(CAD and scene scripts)
=-=-=

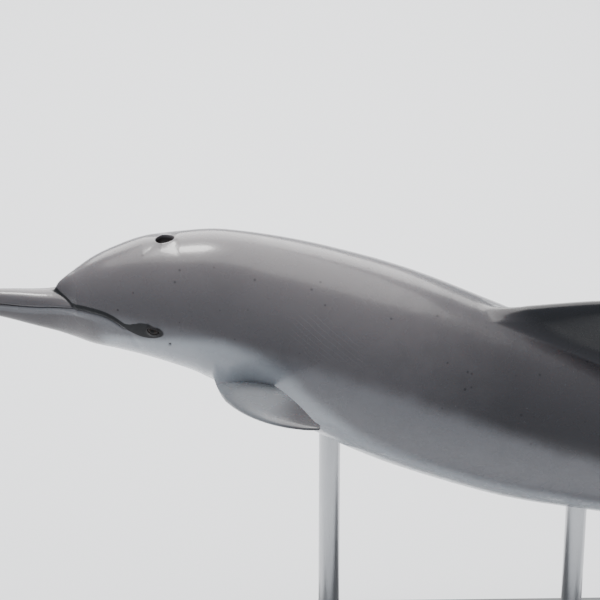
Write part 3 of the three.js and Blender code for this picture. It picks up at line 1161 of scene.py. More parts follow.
@dataclass
class Opening:
    """A small opening or dimple of the skin, grown inward ring by ring.

    Attributes:
        station: middle of the opening.
        angle: where round the body, in degrees.
        size: half length and half width of its rim.
        patch: half length of the patch and its half number of columns.
        rings: (scale of the rim, height) for each level.
        ramp: how far the front of the rim sinks.
        flat: how flat the front edge is, from 0 to 1.
        dark: how dark the painted shade at the bottom is.
        corner: how sharp the ends of the opening are, 1 for an oval.
        ramp_width: how far from the rim, in scale, the front sinks with it.
        flat_over: range of the front half over which it is flattened.
        first_share: how far the first ring leaves the skin's old place.
    """

    station: float
    angle: float
    size: Tuple[float, float]
    patch: Tuple[float, int]
    rings: Sequence[Tuple[float, float]]
    ramp: float = 0.0
    flat: float = 0.0
    dark: float = 1.0
    corner: float = 1.0
    ramp_width: float = 0.45
    flat_over: Tuple[float, float] = (-0.1, 0.3)
    first_share: float = 0.6

    def _level(self, spot: Spot, scale: float, high: float, share: float) -> Level:
        """Return one ring of the opening.

        Args:
            spot: the middle of the opening, on the body.
            scale: size of the ring, 1 for the rim.
            high: height of the ring over the skin.
            share: how far the ring leaves the skin's old place.

        Returns:
            The level.
        """

        def level(p: float, q: float, start: Vector) -> Vector:
            """Return the new place of a vertex on the ring.

            Args:
                p: place along the patch, from -1 to 1.
                q: place across the patch, from -1 to 1.
                start: the vertex's old place.

            Returns:
                The new place.
            """
            u, v = disk(p, q)
            along = self.size[0] * scale * u * (1.0 - self.flat * smoothstep(-u, *self.flat_over))
            along *= abs(u / max(math.hypot(u, v), 1e-6)) ** (self.corner - 1.0)
            down = self.size[1] * scale * v
            sink = self.ramp * clamp(-u) * bump(scale, 1.0, self.ramp_width)
            return start.lerp(spot.skin(along, down, high - sink), share)

        return level

    def grow(self, grid: SkinGrid, side: Side = Side.LEFT) -> None:
        """Grow the opening into the skin.

        Args:
            grid: the skin.
            side: side of the animal.
        """
        turn = math.radians(self.angle)
        spot = Spot(grid.shape, self.station, turn)
        shares = [self.first_share] + [1.0] * (len(self.rings) - 1)
        levels = [self._level(spot, *ring, share) for ring, share in zip(self.rings, shares)]
        half, columns = self.patch
        patch = grid.patch(self.station - half, self.station + half, self.station, turn, columns, side)
        deep = min(high for _, high in self.rings)
        # Painted shade: rings are painted darker the deeper they lie.
        line = [self.dark * clamp(high / deep * 2.5) for _, high in self.rings]
        grid.grow(patch, levels, {Mark.LINE: line})


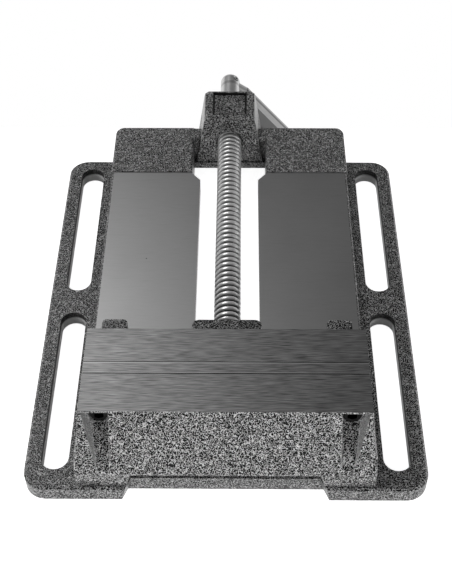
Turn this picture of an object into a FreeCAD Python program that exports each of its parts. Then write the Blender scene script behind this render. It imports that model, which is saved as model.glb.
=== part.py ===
import FreeCAD, Part
import math
import os

os.makedirs("parts", exist_ok=True)
V = FreeCAD.Vector

# A six inch drill press vise, closed. Millimetres. +X is to the right, +Y runs from the fixed
# jaw to the crank, +Z is up. The origin is on the flat underside, in the middle of the jaws'
# width and straight below the fixed jaw's clamping face.

# jaws
jaw_width = 152.4
jaw_half = jaw_width / 2
jaw_z = 54.0
plate_t = 7.7
jaw_gap = 0.1
jaw_top_depth = 24.9
moving_wall_t = 23.0
moving_web_t = 13.0
head_lip = 10.0

# flange and slots; the flange reaches out from the body by the slot and its two margins
base_length = 262.8
toe = 19.0
front = -jaw_top_depth - toe
rear = front + base_length
flange_t = 10.4
flange_corner = 12.0
flange_edge = 1.2
way_margin = 0.5
side_draft = 2.8
way_half = jaw_half + way_margin
body_half = way_half + side_draft
slot_r = 7.6
slot_length = 112.0
slot_in = 13.5
slot_out = 16.0
slot_x = body_half + slot_in
base_width = 2 * (slot_x + slot_out)
near_slot_y = front + 68.1
far_slot_y = rear - 64.7
notch_half = 55.8
notch_depth = 5.8
notch_slope = 2.1
notch_top_z = 20.0

# body under the ways
way_z = 24.0
shoulder_drop = 1.0
shelf_z = 13.5
body_wall = 9.0
channel_half = 19.1
channel_start = 2.0
way_end = rear - 26.0
corner_cut = 8.3

# fixed jaw
foot_front = front + 2.3
foot_top_z = 21.7
flare_z = 30.3
slope_z = 38.6
flare_y = 4.3
slope_y = 8.7
flare_in = 0.1
slope_in = 2.1
fixed_jaw_front = -jaw_top_depth
fixed_plate_y = -plate_t

# pockets that let a hex key reach the fixed plate's screws
plate_screw_in = 10.2
plate_screw_x = jaw_half - plate_screw_in
plate_screw_z = 46.0
pocket_inner = 5.6
pocket_outer = 4.7
pocket_lean = 0.294
pocket_draft = 0.086
pocket_y = -21.6
pocket_roof = 0.8
pocket_floor_z = plate_screw_z - 5.6
pocket_run_out = 2.3
pocket_corner = 2.0

# plate screws, M6 with socket heads
head_r = 5.0
head_t = 6.0
shank_r = 3.0
head_hole_r = 5.3
shank_hole_r = 3.3
hex_r = 2.89
hex_depth = 3.0
plate_thread = 6.0

# moving jaw
moving_wall_y = jaw_gap + plate_t
jaw_back = moving_wall_y + moving_wall_t
foot_reach = 25.8
foot_end = jaw_back + foot_reach
foot_z = 31.5
foot_outer = jaw_half - 4.2
foot_width = 14.5
foot_inner = foot_outer - foot_width
centre_foot_half = 20.0
slide_gap = 0.03
tongue_gap = 0.1
keeper_gap = 0.08
tongue_z = shelf_z - keeper_gap
moving_head_y = moving_wall_y + 9.0

# keeper plate under the ways, with its two bolts
keeper_half = 32.0
keeper_length = 41.0
keeper_t = 7.0
keeper_washer_t = 1.2
keeper_washer_r = 5.5
keeper_bolt_x = 12.0
keeper_bolt_y = moving_wall_y + 8.0
keeper_head_t = 4.0
keeper_head_r = 5.77
keeper_grip = 14.6

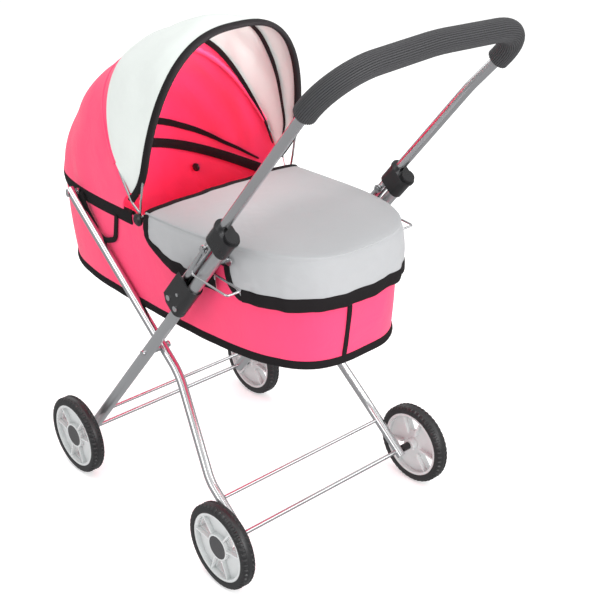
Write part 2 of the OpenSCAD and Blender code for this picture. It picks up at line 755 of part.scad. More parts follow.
// A closed sheet between an outer and an inner grid of points
module sheet(outer, inner) {
    m = len(outer);
    n = len(outer[0]);
    function at(side, j, i) = (side * m + j) * n + i;
    faces = concat(
        [for (j = [0:m - 2]) for (i = [0:n - 2]) [at(0, j, i), at(0, j + 1, i), at(0, j + 1, i + 1)]],
        [for (j = [0:m - 2]) for (i = [0:n - 2]) [at(0, j, i), at(0, j + 1, i + 1), at(0, j, i + 1)]],
        [for (j = [0:m - 2]) for (i = [0:n - 2]) [at(1, j, i), at(1, j + 1, i + 1), at(1, j + 1, i)]],
        [for (j = [0:m - 2]) for (i = [0:n - 2]) [at(1, j, i), at(1, j, i + 1), at(1, j + 1, i + 1)]],
        [for (i = [0:n - 2]) [at(0, 0, i), at(0, 0, i + 1), at(1, 0, i + 1), at(1, 0, i)]],
        [for (i = [0:n - 2]) [at(0, m - 1, i + 1), at(0, m - 1, i), at(1, m - 1, i), at(1, m - 1, i + 1)]],
        [for (j = [0:m - 2]) [at(0, j + 1, 0), at(0, j, 0), at(1, j, 0), at(1, j + 1, 0)]],
        [for (j = [0:m - 2]) [at(0, j, n - 1), at(0, j + 1, n - 1), at(1, j + 1, n - 1), at(1, j, n - 1)]]);
    polyhedron(points = concat([for (row = outer) for (p = row) p], [for (row = inner) for (p = row) p]),
        faces = faces, convexity = 8);
}

// Hood cloth between two slopes, over the bows. Its height runs evenly from one to the other.
hood_t = 1.2;
panel_low_w = 5;
panel_cols = 44;
module hood_panel(from_slope, to_slope, from_h, to_h, rows) {
    function row(f, out) = [for (i = [0:panel_cols])
        bow_point(hood_a + bow_wire_r + cloth_gap + out, from_h + (to_h - from_h) * f + bow_wire_r + cloth_gap + out,
            from_slope + (to_slope - from_slope) * f, panel_low_w + (180 - 2 * panel_low_w) * i / panel_cols)];
    sheet([for (j = [0:rows]) row(j / rows, hood_t)], [for (j = [0:rows]) row(j / rows, 0)]);
}
module hood_front_panel() {
    color(hood_grey) hood_panel(front_bow_slope - 1, middle_bow_slope - 0.3, front_bow_h, middle_bow_h, 6);
}
module hood_rear_panel() {
    color(pink) hood_panel(middle_bow_slope + 0.3, 179, middle_bow_h, cot_b - 3, 7);
}

// ---- Every sub-part by name ----

front_leg(1);  // front_leg_left
front_leg(-1);  // front_leg_right
rear_leg(1);  // rear_leg_left
rear_leg(-1);  // rear_leg_right
axle(front_track, front_axle_y);  // front_axle
axle(rear_track, rear_axle_y);  // rear_axle
brace(leg_x, front_leg_r, beside_leg(brace_offset, 0));  // front_brace
brace(leg_foot_x, rear_leg_r, rear_brace_at);  // rear_brace
crossing_pivots();
spacers(front_track, leg_x, front_leg_r, front_axle_y);  // front_spacers
spacers(rear_track, leg_foot_x, rear_leg_r, rear_axle_y);  // rear_spacers
axle_clips(front_track, front_axle_y);  // front_axle_clips
axle_clips(rear_track, rear_axle_y);  // rear_axle_clips
color(rim_grey) at_wheel(1, front_track, front_axle_y) wheel_rim();  // wheel_rim_front_left
color(rim_grey) at_wheel(-1, front_track, front_axle_y) wheel_rim();  // wheel_rim_front_right
color(rim_grey) at_wheel(1, rear_track, rear_axle_y) wheel_rim();  // wheel_rim_rear_left
color(rim_grey) at_wheel(-1, rear_track, rear_axle_y) wheel_rim();  // wheel_rim_rear_right
color(rubber) at_wheel(1, front_track, front_axle_y) tyre();  // tyre_front_left
color(rubber) at_wheel(-1, front_track, front_axle_y) tyre();  // tyre_front_right
color(rubber) at_wheel(1, rear_track, rear_axle_y) tyre();  // tyre_rear_left
color(rubber) at_wheel(-1, rear_track, rear_axle_y) tyre();  // tyre_rear_right
color(foam) at_wheel(1, front_track, front_axle_y) hub_cap();  // hub_cap_front_left
color(foam) at_wheel(-1, front_track, front_axle_y) hub_cap();  // hub_cap_front_right
color(foam) at_wheel(1, rear_track, rear_axle_y) hub_cap();  // hub_cap_rear_left
color(foam) at_wheel(-1, rear_track, rear_axle_y) hub_cap();  // hub_cap_rear_right
lower_bracket(1);  // lower_bracket_left
lower_bracket(-1);  // lower_bracket_right
bracket_rivets();
handle_pivots();
handle_tube();
foam_grip();
lock_slider(1);  // lock_slider_left
lock_slider(-1);  // lock_slider_right
bail_bolts();
safety_bail(1);  // safety_bail_left
safety_bail(-1);  // safety_bail_right
rim_wire_foot();
rim_wire_head();
rim_bolts();
leg_top_bolts();
hood_knobs();
tub_half(1);  // tub_foot
tub_half(-1);  // tub_head
base_board();
apron();
strap(1);  // strap_left
strap(-1);  // strap_right
bow(hood_a, middle_bow_h, middle_bow_slope, middle_eyelet_x);  // hood_middle_bow
bow(hood_a, front_bow_h, front_bow_slope, front_eyelet_x);  // hood_front_bow
hood_rear_panel();
hood_front_panel();
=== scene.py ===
import math

import bpy
from mathutils import Matrix, Vector, noise


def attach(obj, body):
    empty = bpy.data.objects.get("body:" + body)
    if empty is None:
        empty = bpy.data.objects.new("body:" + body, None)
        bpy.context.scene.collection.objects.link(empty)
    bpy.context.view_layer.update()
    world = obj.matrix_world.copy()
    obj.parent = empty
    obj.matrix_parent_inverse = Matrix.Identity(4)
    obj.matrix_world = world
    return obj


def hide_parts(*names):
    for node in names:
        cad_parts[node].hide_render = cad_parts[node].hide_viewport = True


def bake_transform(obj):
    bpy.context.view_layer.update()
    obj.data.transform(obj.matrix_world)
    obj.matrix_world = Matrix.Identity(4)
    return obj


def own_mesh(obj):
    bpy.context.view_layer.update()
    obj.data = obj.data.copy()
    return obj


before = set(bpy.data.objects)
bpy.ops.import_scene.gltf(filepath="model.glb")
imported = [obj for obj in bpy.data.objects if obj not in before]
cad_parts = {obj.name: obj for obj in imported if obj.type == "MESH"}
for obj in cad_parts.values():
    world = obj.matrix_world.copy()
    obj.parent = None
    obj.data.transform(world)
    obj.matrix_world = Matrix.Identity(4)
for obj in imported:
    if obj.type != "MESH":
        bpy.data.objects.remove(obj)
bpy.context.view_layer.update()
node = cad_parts

# ---- Camera ----
# It stands beyond the handle, to the left of the person who pushes the stroller. It looks down on the apron
# and into the hood.
camera_place = Vector((0.9200, 1.1774, 1.0231))
turn, tip, lean = math.radians(139.429), math.radians(25.804), math.radians(-1.567)
back = Vector((math.sin(turn) * math.cos(tip), -math.cos(turn) * math.cos(tip), math.sin(tip)))
right = Vector((0, 0, 1)).cross(back).normalized()
up = back.cross(right)
right, up = right * math.cos(lean) + up * math.sin(lean), up * math.cos(lean) - right * math.sin(lean)
camera_data = bpy.data.cameras.new("camera")
camera_data.sensor_width = 36
camera_data.lens = 72.14
camera = bpy.data.objects.new("camera", camera_data)
bpy.context.scene.collection.objects.link(camera)
camera.matrix_world = Matrix.Translation(camera_place) @ Matrix((right, up, back)).transposed().to_4x4()
bpy.context.scene.camera = camera
bpy.context.scene.view_settings.view_transform = "Standard"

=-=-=

Copy out precisely the lines that begin at the line containing "bow(hood_a, middle_bow_h, middle_bow_slope, middle_eyelet_x);" and end at the line containing "imported = [obj", including both; write nothing else.

Worked solution:
bow(hood_a, middle_bow_h, middle_bow_slope, middle_eyelet_x);  // hood_middle_bow
bow(hood_a, front_bow_h, front_bow_slope, front_eyelet_x);  // hood_front_bow
hood_rear_panel();
hood_front_panel();
=== scene.py ===
import math

import bpy
from mathutils import Matrix, Vector, noise


def attach(obj, body):
    empty = bpy.data.objects.get("body:" + body)
    if empty is None:
        empty = bpy.data.objects.new("body:" + body, None)
        bpy.context.scene.collection.objects.link(empty)
    bpy.context.view_layer.update()
    world = obj.matrix_world.copy()
    obj.parent = empty
    obj.matrix_parent_inverse = Matrix.Identity(4)
    obj.matrix_world = world
    return obj


def hide_parts(*names):
    for node in names:
        cad_parts[node].hide_render = cad_parts[node].hide_viewport = True


def bake_transform(obj):
    bpy.context.view_layer.update()
    obj.data.transform(obj.matrix_world)
    obj.matrix_world = Matrix.Identity(4)
    return obj


def own_mesh(obj):
    bpy.context.view_layer.update()
    obj.data = obj.data.copy()
    return obj


before = set(bpy.data.objects)
bpy.ops.import_scene.gltf(filepath="model.glb")
imported = [obj for obj in bpy.data.objects if obj not in before]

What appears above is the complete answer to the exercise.